[Begin Data section]

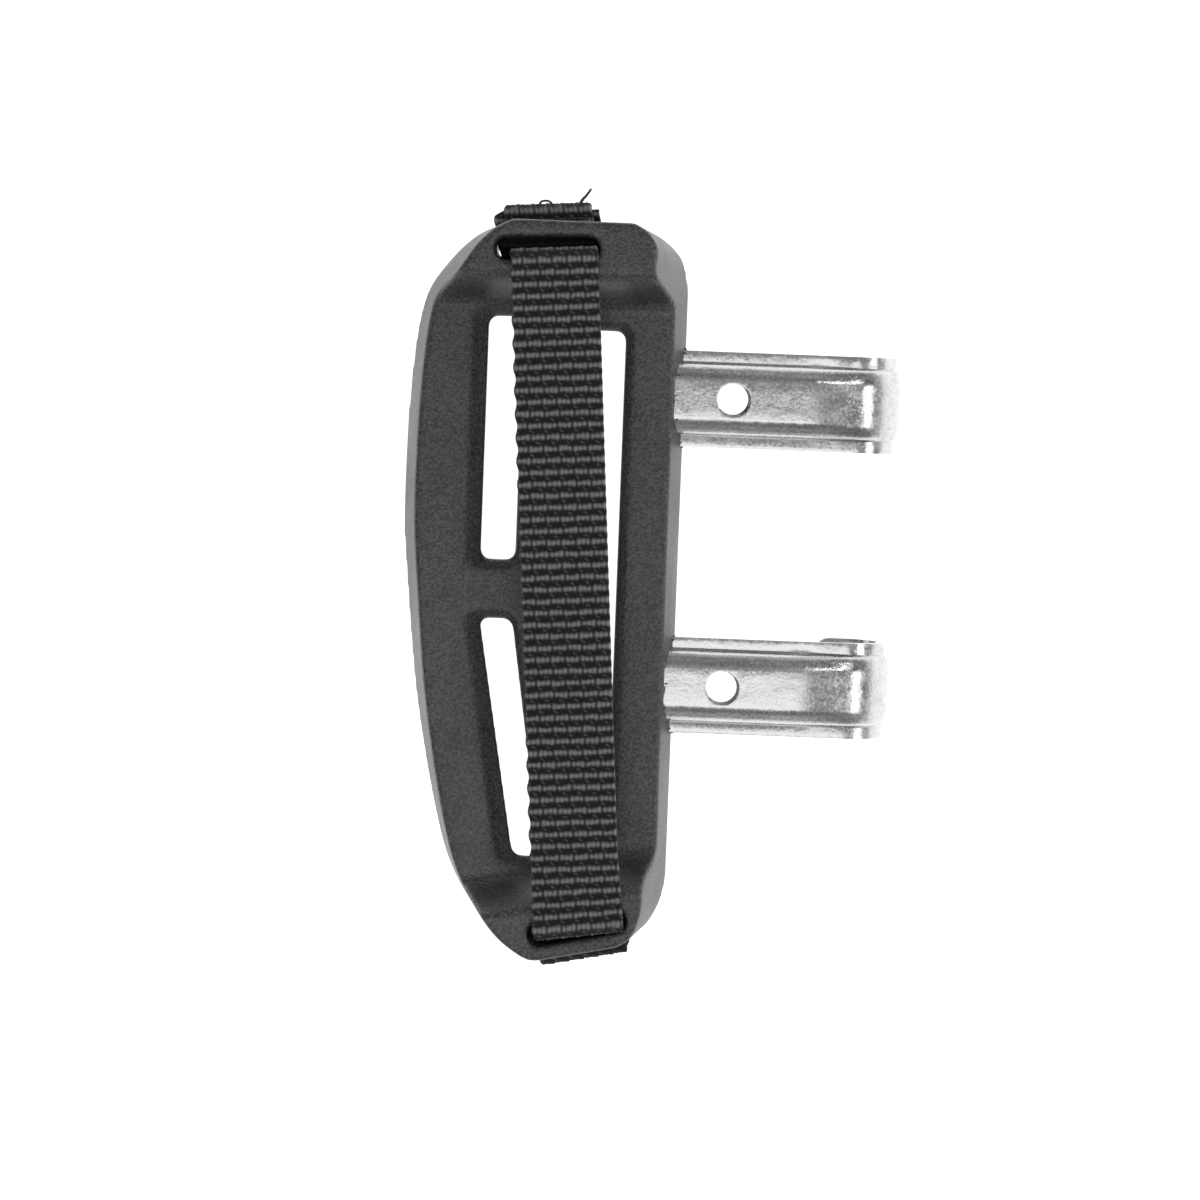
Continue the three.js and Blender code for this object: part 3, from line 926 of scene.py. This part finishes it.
@dataclass
class GripPlate:
    """The hollow moulded plate with its two humps."""

    brackets: list[HookBracket]
    slots: list[Slot]
    face_z: float = 12.0
    hump_z: float = 26.0
    wall: float = 3.0
    rib: float = 2.5
    right_x: float = 27.7
    top_y: float = 85.6
    mid_x: float = -4.5
    lean: float = 0.0079
    corners: tuple[tuple[float, float, float], ...] = ((1.2, 66, 74), (0.45, 76, 86), (0.7, -62, -78))
    rise: float = 9.0
    upper_rise_y: float = 65.5
    lower_rise: tuple[float, float] = (22.0, -58.5)
    lower_tilt: float = math.radians(12)
    spine_x: float = -2.9
    block_reach: float = 14.0
    voxel: float = 0.58
    keep: float = 0.64
    windows: list[Window] = field(
        default_factory=lambda: [
            Window([(-18.6, 7.2), (-10.7, 7.2), (-10.7, 63.6), (-18.6, 63.6)], (4.6, 1.2)),
            Window([(-8.7, -62.0), (-2.4, -62.0), (-10.9, -6.7), (-18.4, -6.7)], (4.6, 1.2)),
            Window([(4.9, -57.0), (13.1, -57.0), (13.1, 61.0), (4.9, 61.0)], (1.2, 1.8)),
        ]
    )

    def outline(self) -> list[tuple[float, float]]:
        """Return the D shape of the back rim, going round from its right side."""
        right, top = self.right_x, self.top_y
        high_corner = run_through([(right, 71), (25.9, 78.4), (21.4, 83), (16, top)])
        shoulder = [(-16, top), (-22.6, 82.4), (-28.7, 76.4), (-34.3, 66.9), (-36.8, 48)]
        flank = [(-37.5, 20), (-36.1, 1), (-32.7, -27.3), (-26.8, -55.5), (-21.5, -69.4), (-14.1, -78.6)]
        foot = [(-5, -84), (0, -84.2)]
        low_corner = run_through([(19.4, -80.7), (23.4, -78.2), (26.5, -72.4), (right, -66)])
        return high_corner + [(16, top)] + run_through(shoulder + flank + foot) + [foot[-1]] + low_corner + [(right, -66)]

    def _leaned(self, bm: bmesh.types.BMesh) -> bmesh.types.BMesh:
        """Lean the long sides in with height, by other shares towards the right corners."""
        for v in bm.verts:
            share = self.lean
            if v.co.x > self.mid_x:
                for part, start, end in self.corners:
                    reached = min(max((v.co.y - start) / (end - start), 0.0), 1.0)
                    share += (self.lean * part - share) * reached
            v.co.x = self.mid_x + (v.co.x - self.mid_x) * (1 - share * v.co.z)
        return bm

    def _valley(self, floor: float, shift: float) -> list[bmesh.types.BMesh]:
        """Return what lies above the face between the rises to the humps.

        Args:
            floor: Height of its floor.
            shift: How far its rises lie beyond the outer ones.

        Returns:
            A solid for each end of the plate.
        """
        high = self.hump_z + 20
        crest = self.hump_z - self.face_z + floor
        made = []
        for end in End:
            way = end.value
            start = self.upper_rise_y + shift if end is End.UPPER else 0.0
            mid, stop = start + way * self.rise / 2, start + way * self.rise
            rise = interpolate_bezier(
                Vector((start, floor)), Vector((mid, floor)), Vector((mid, crest)), Vector((stop, crest)), 17
            )
            back = start - way * 100
            profile = [(back, floor)] + [(p.x, p.y) for p in rise] + [(stop, high), (back, high)]
            bm = bmesh.new()
            face = flat_face(bm, [(-60.0, y, z) for y, z in profile])
            push(bm, face, (120, 0, 0))
            if end is End.LOWER:
                turned(bm, self.lower_tilt, (self.lower_rise[0], self.lower_rise[1] - shift, 0))
            made.append(bm)
        return made

    def _hollow(self) -> bpy.types.Object:
        """Return the space behind the face, clear of every wall and rib."""
        bm = bmesh.new()
        face = flat_face(bm, self.outline())
        bmesh.ops.inset_region(bm, faces=[face], thickness=self.wall, use_even_offset=True, use_boundary=True)
        inner = max(bm.faces, key=lambda f: f.calc_area())
        keep = set(inner.verts)
        bmesh.ops.delete(bm, geom=[v for v in bm.verts if v not in keep], context="VERTS")
        bmesh.ops.translate(bm, verts=bm.verts[:], vec=(0, 0, -1))
        push(bm, bm.faces[:][0], (0, 0, self.hump_z - self.wall + 1))
        obj = thing(self._leaned(bm), "hollow")
        half = self.rib / 2
        walls = self._valley(self.face_z - self.wall, self.wall)
        walls += [window.walls(self.rib, self.face_z) for window in self.windows]
        walls.append(block((-40, -half, -2), (self.right_x, half, self.face_z)))
        walls.append(block((self.spine_x - half, 0, -2), (self.spine_x + half, 70, self.face_z)))
        walls += [slot.tunnel(self.hump_z) for slot in self.slots]
        inside = self.windows[2].corners[1][0]
        for bracket in self.brackets:
            low, high = bracket.y - self.block_reach, bracket.y + self.block_reach
            walls.append(block((inside, low, -2), (self.right_x + 2, high, self.face_z)))
        carve(obj, walls)
        return obj

    def build(self, finish: bpy.types.Material) -> bpy.types.Object:
        """Make the plate.

        Args:
            finish: Its material.

        Returns:
            The finished piece.
        """
        obj = thing(self._leaned(prism(self.outline(), 0, self.hump_z)), "grip_plate_moulding")
        carve(obj, self._valley(self.face_z, 0.0))
        hollow = self._hollow()
        inner = bmesh.new()
        inner.from_mesh(hollow.data)
        bpy.data.objects.remove(hollow)
        carve(obj, [inner])
        cuts = []
        for window in self.windows:
            cuts += [window.through(self.hump_z), window.relieved(self.face_z), window.lead_in(self.face_z)]
        for slot in self.slots:
            cuts += slot.cutters(self.hump_z)
        for bracket in self.brackets:
            cuts.append(bracket.pocket(self.right_x + 6, 0.25))
        carve(obj, cuts)
        skin = obj.modifiers.new("skin", "REMESH")
        skin.mode = "VOXEL"
        skin.voxel_size = self.voxel
        soft = obj.modifiers.new("soft", "SMOOTH")
        soft.factor = 0.5
        soft.iterations = 8
        thin = obj.modifiers.new("thin", "DECIMATE")
        thin.ratio = self.keep
        settle(obj)
        return finish_piece(obj, finish, ("grip_plate",))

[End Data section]

◆ The problem
Output the listing above exactly as it appears.

◆ Result for this exercise
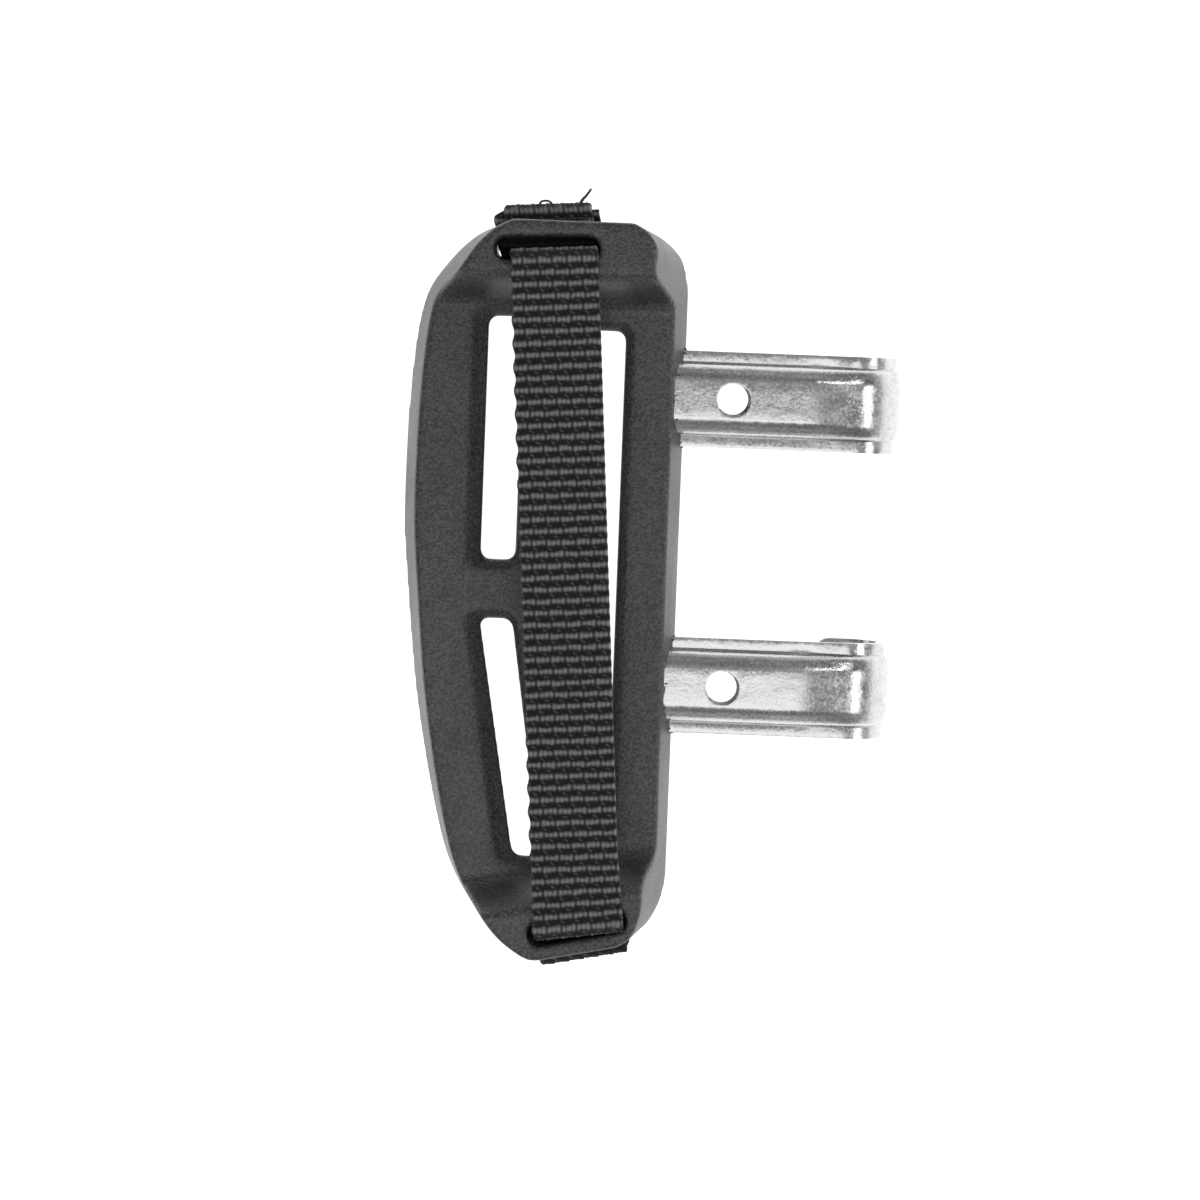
Continue the three.js and Blender code for this object: part 3, from line 926 of scene.py. This part finishes it.
@dataclass
class GripPlate:
    """The hollow moulded plate with its two humps."""

    brackets: list[HookBracket]
    slots: list[Slot]
    face_z: float = 12.0
    hump_z: float = 26.0
    wall: float = 3.0
    rib: float = 2.5
    right_x: float = 27.7
    top_y: float = 85.6
    mid_x: float = -4.5
    lean: float = 0.0079
    corners: tuple[tuple[float, float, float], ...] = ((1.2, 66, 74), (0.45, 76, 86), (0.7, -62, -78))
    rise: float = 9.0
    upper_rise_y: float = 65.5
    lower_rise: tuple[float, float] = (22.0, -58.5)
    lower_tilt: float = math.radians(12)
    spine_x: float = -2.9
    block_reach: float = 14.0
    voxel: float = 0.58
    keep: float = 0.64
    windows: list[Window] = field(
        default_factory=lambda: [
            Window([(-18.6, 7.2), (-10.7, 7.2), (-10.7, 63.6), (-18.6, 63.6)], (4.6, 1.2)),
            Window([(-8.7, -62.0), (-2.4, -62.0), (-10.9, -6.7), (-18.4, -6.7)], (4.6, 1.2)),
            Window([(4.9, -57.0), (13.1, -57.0), (13.1, 61.0), (4.9, 61.0)], (1.2, 1.8)),
        ]
    )

    def outline(self) -> list[tuple[float, float]]:
        """Return the D shape of the back rim, going round from its right side."""
        right, top = self.right_x, self.top_y
        high_corner = run_through([(right, 71), (25.9, 78.4), (21.4, 83), (16, top)])
        shoulder = [(-16, top), (-22.6, 82.4), (-28.7, 76.4), (-34.3, 66.9), (-36.8, 48)]
        flank = [(-37.5, 20), (-36.1, 1), (-32.7, -27.3), (-26.8, -55.5), (-21.5, -69.4), (-14.1, -78.6)]
        foot = [(-5, -84), (0, -84.2)]
        low_corner = run_through([(19.4, -80.7), (23.4, -78.2), (26.5, -72.4), (right, -66)])
        return high_corner + [(16, top)] + run_through(shoulder + flank + foot) + [foot[-1]] + low_corner + [(right, -66)]

    def _leaned(self, bm: bmesh.types.BMesh) -> bmesh.types.BMesh:
        """Lean the long sides in with height, by other shares towards the right corners."""
        for v in bm.verts:
            share = self.lean
            if v.co.x > self.mid_x:
                for part, start, end in self.corners:
                    reached = min(max((v.co.y - start) / (end - start), 0.0), 1.0)
                    share += (self.lean * part - share) * reached
            v.co.x = self.mid_x + (v.co.x - self.mid_x) * (1 - share * v.co.z)
        return bm

    def _valley(self, floor: float, shift: float) -> list[bmesh.types.BMesh]:
        """Return what lies above the face between the rises to the humps.

        Args:
            floor: Height of its floor.
            shift: How far its rises lie beyond the outer ones.

        Returns:
            A solid for each end of the plate.
        """
        high = self.hump_z + 20
        crest = self.hump_z - self.face_z + floor
        made = []
        for end in End:
            way = end.value
            start = self.upper_rise_y + shift if end is End.UPPER else 0.0
            mid, stop = start + way * self.rise / 2, start + way * self.rise
            rise = interpolate_bezier(
                Vector((start, floor)), Vector((mid, floor)), Vector((mid, crest)), Vector((stop, crest)), 17
            )
            back = start - way * 100
            profile = [(back, floor)] + [(p.x, p.y) for p in rise] + [(stop, high), (back, high)]
            bm = bmesh.new()
            face = flat_face(bm, [(-60.0, y, z) for y, z in profile])
            push(bm, face, (120, 0, 0))
            if end is End.LOWER:
                turned(bm, self.lower_tilt, (self.lower_rise[0], self.lower_rise[1] - shift, 0))
            made.append(bm)
        return made

    def _hollow(self) -> bpy.types.Object:
        """Return the space behind the face, clear of every wall and rib."""
        bm = bmesh.new()
        face = flat_face(bm, self.outline())
        bmesh.ops.inset_region(bm, faces=[face], thickness=self.wall, use_even_offset=True, use_boundary=True)
        inner = max(bm.faces, key=lambda f: f.calc_area())
        keep = set(inner.verts)
        bmesh.ops.delete(bm, geom=[v for v in bm.verts if v not in keep], context="VERTS")
        bmesh.ops.translate(bm, verts=bm.verts[:], vec=(0, 0, -1))
        push(bm, bm.faces[:][0], (0, 0, self.hump_z - self.wall + 1))
        obj = thing(self._leaned(bm), "hollow")
        half = self.rib / 2
        walls = self._valley(self.face_z - self.wall, self.wall)
        walls += [window.walls(self.rib, self.face_z) for window in self.windows]
        walls.append(block((-40, -half, -2), (self.right_x, half, self.face_z)))
        walls.append(block((self.spine_x - half, 0, -2), (self.spine_x + half, 70, self.face_z)))
        walls += [slot.tunnel(self.hump_z) for slot in self.slots]
        inside = self.windows[2].corners[1][0]
        for bracket in self.brackets:
            low, high = bracket.y - self.block_reach, bracket.y + self.block_reach
            walls.append(block((inside, low, -2), (self.right_x + 2, high, self.face_z)))
        carve(obj, walls)
        return obj

    def build(self, finish: bpy.types.Material) -> bpy.types.Object:
        """Make the plate.

        Args:
            finish: Its material.

        Returns:
            The finished piece.
        """
        obj = thing(self._leaned(prism(self.outline(), 0, self.hump_z)), "grip_plate_moulding")
        carve(obj, self._valley(self.face_z, 0.0))
        hollow = self._hollow()
        inner = bmesh.new()
        inner.from_mesh(hollow.data)
        bpy.data.objects.remove(hollow)
        carve(obj, [inner])
        cuts = []
        for window in self.windows:
            cuts += [window.through(self.hump_z), window.relieved(self.face_z), window.lead_in(self.face_z)]
        for slot in self.slots:
            cuts += slot.cutters(self.hump_z)
        for bracket in self.brackets:
            cuts.append(bracket.pocket(self.right_x + 6, 0.25))
        carve(obj, cuts)
        skin = obj.modifiers.new("skin", "REMESH")
        skin.mode = "VOXEL"
        skin.voxel_size = self.voxel
        soft = obj.modifiers.new("soft", "SMOOTH")
        soft.factor = 0.5
        soft.iterations = 8
        thin = obj.modifiers.new("thin", "DECIMATE")
        thin.ratio = self.keep
        settle(obj)
        return finish_piece(obj, finish, ("grip_plate",))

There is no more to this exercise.